At any rate, the legal case is now going to rest, I guess, on what defines a “crack pipe.” (Apparently there are “meth pipes,” too, which are a little different from crack pipes. I feel so old and uninformed.)

And while I understand the neighbors griping about the stores attracting a nasty element (my old pal on Hayes and Fillmore was harmless enough, but your typical crackhead isn’t great company), I wonder about the ultimate impact of this particular, uh, crackdown.

Herrera’s lawsuit notes:

By providing their customers with a way to ingest illegal and dangerous narcotics, Defendants are creating and contributing to conditions which are injurious to the health, safety and welfare of their customers, neighbors, and the community at large. Defendants' conduct causes or contributes to offensive and annoying conditions, including, but not limited to: illegal and dangerous trafficking of controlled substances, illegal and dangerous use and abuse of controlled substances, public intoxication, and the crime and nuisance related thereto.
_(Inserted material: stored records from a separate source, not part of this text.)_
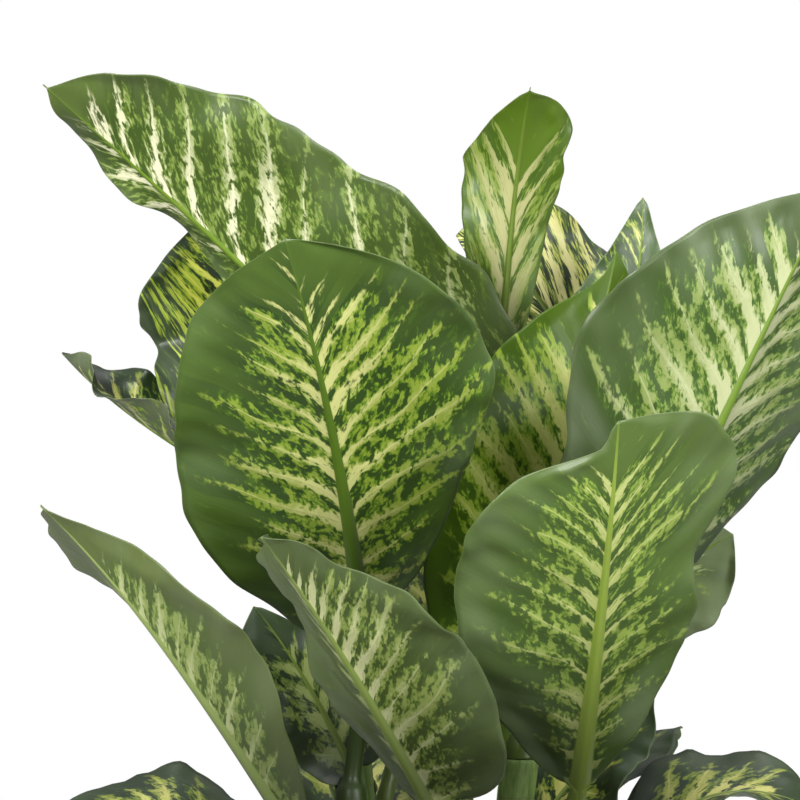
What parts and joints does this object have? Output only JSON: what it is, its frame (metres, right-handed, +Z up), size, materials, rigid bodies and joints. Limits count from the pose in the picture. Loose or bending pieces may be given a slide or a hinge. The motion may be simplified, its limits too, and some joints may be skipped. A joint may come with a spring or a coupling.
{
  "type": "potted dieffenbachia",
  "caption": "Leafy house plant with broad waved leaves, dark green with cream streaks along the veins, on upright canes in a plain round tapered pot of soil.",
  "frame": {"origin": "middle of the pot's flat bottom, where it stands", "axes": "+Z up along the pot's axis; +Y away from the side that the picture shows, +X to that side's right"},
  "size_m": [0.4468, 0.5084, 0.6961],
  "materials": {
    "pot": "satin",
    "soil": "matte",
    "cane": "satin",
    "leaf": "satin"
  },
  "bodies": {
    "root": {"pot": "pot", "soil": "soil", "cane_front_left": "cane", "cane_front_right": "cane", "cane_back_left": "cane", "cane_back_right": "cane", "leaf_front_left": "leaf", "leaf_top_left": "leaf", "leaf_top_middle": "leaf", "leaf_right": "leaf", "leaf_front_right": "leaf", "leaf_front_low": "leaf", "leaf_low_left": "leaf", "leaf_middle": "leaf", "leaf_back_right_point": "leaf", "leaf_back_middle": "leaf", "leaf_back_left": "leaf", "leaf_left_curled": "leaf", "leaf_left_inner": "leaf", "leaf_right_inner": "leaf", "leaf_right_low": "leaf", "leaf_behind_left": "leaf", "leaf_behind_middle": "leaf", "leaf_behind_right": "leaf", "leaf_low_right": "leaf", "leaf_low_back_left": "leaf", "leaf_low_back": "leaf", "leaf_low_front_right": "leaf", "leaf_low_front": "leaf", "leaf_low_back_right": "leaf"}
  },
  "joints": []
}
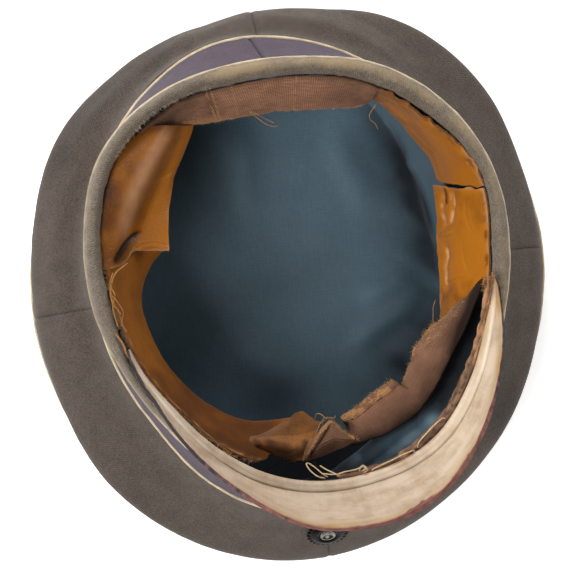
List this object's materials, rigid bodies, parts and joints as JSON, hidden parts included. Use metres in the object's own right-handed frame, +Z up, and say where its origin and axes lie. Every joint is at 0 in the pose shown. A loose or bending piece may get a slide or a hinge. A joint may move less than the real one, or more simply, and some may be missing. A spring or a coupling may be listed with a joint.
{
  "type": "visor cap",
  "caption": "Worn wool visor cap lying upside down, with torn leather sweatband, frayed linen, loose lining, stiff visor and a small cockade.",
  "frame": {"origin": "middle of the flat rest on the crown's outside, on the floor", "axes": "+Z up out of the head opening, -Y towards the visor, +Y towards the back of the cap, +X to the right of the picture"},
  "size_m": [0.2542, 0.266, 0.1391],
  "materials": {
    "grey_wool": "felted wool twill, worn",
    "worn_wool": "felted wool, rubbed pale on the crest",
    "violet_cloth": "plain wool cloth",
    "cream_cord": "cloth-covered cord",
    "teal_cotton": "polished cotton",
    "tan_leather": "glossy, cracked and creased",
    "suede": "napped, frayed",
    "brown_linen": "coarse plain weave, frayed",
    "cream_fibre": "lacquered vulcanised fibre, chipped at the edge",
    "black_metal": "blackened, toothed edge",
    "silver": "worn silver plating"
  },
  "bodies": {
    "root": {"crown_top": "grey_wool", "side_back_right": "grey_wool", "side_back_left": "grey_wool", "side_front_left": "grey_wool", "side_front_right": "grey_wool", "crown_piping": "cream_cord", "upper_piping": "cream_cord", "lower_piping": "cream_cord", "band": "violet_cloth", "rim_binding": "worn_wool", "lining": "teal_cotton", "visor": "cream_fibre", "sweatband_left_upper": "tan_leather", "sweatband_left_lower": "tan_leather", "sweatband_right_upper": "tan_leather", "sweatband_right_lower": "tan_leather", "sweatband_remnant": "tan_leather", "linen_back": "brown_linen", "linen_front": "brown_linen", "suede_flap": "suede", "cockade_ring": "black_metal", "cockade_boss": "silver"}
  },
  "joints": []
}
I get that the city attorney considers these stores a community nusiance, and he may well be right. But I don’t think this is going to do much about crack and meth use.

I mean, can’t you smoke crack out of a pot pipe? Can’t you pretty much smoke it out of anything? When I was in high school people stuck their pencils into apples and made holes to smoke pot out of; in college, I learned that, in a pinch, Tampax wrappers made perfectly adequate rolling papers.

Druggies (of the sort who use crack pipes, anyway) may be violent and otherwise fucked up, but they’re notoriously creative. They may stop hanging around these particular stores in these particular neighborhoods, but they’ll find someplace else.

It seems likely that the only ones who are going to suffer for this are the store owners; the crackheads will be just fine. In a manner of speaking.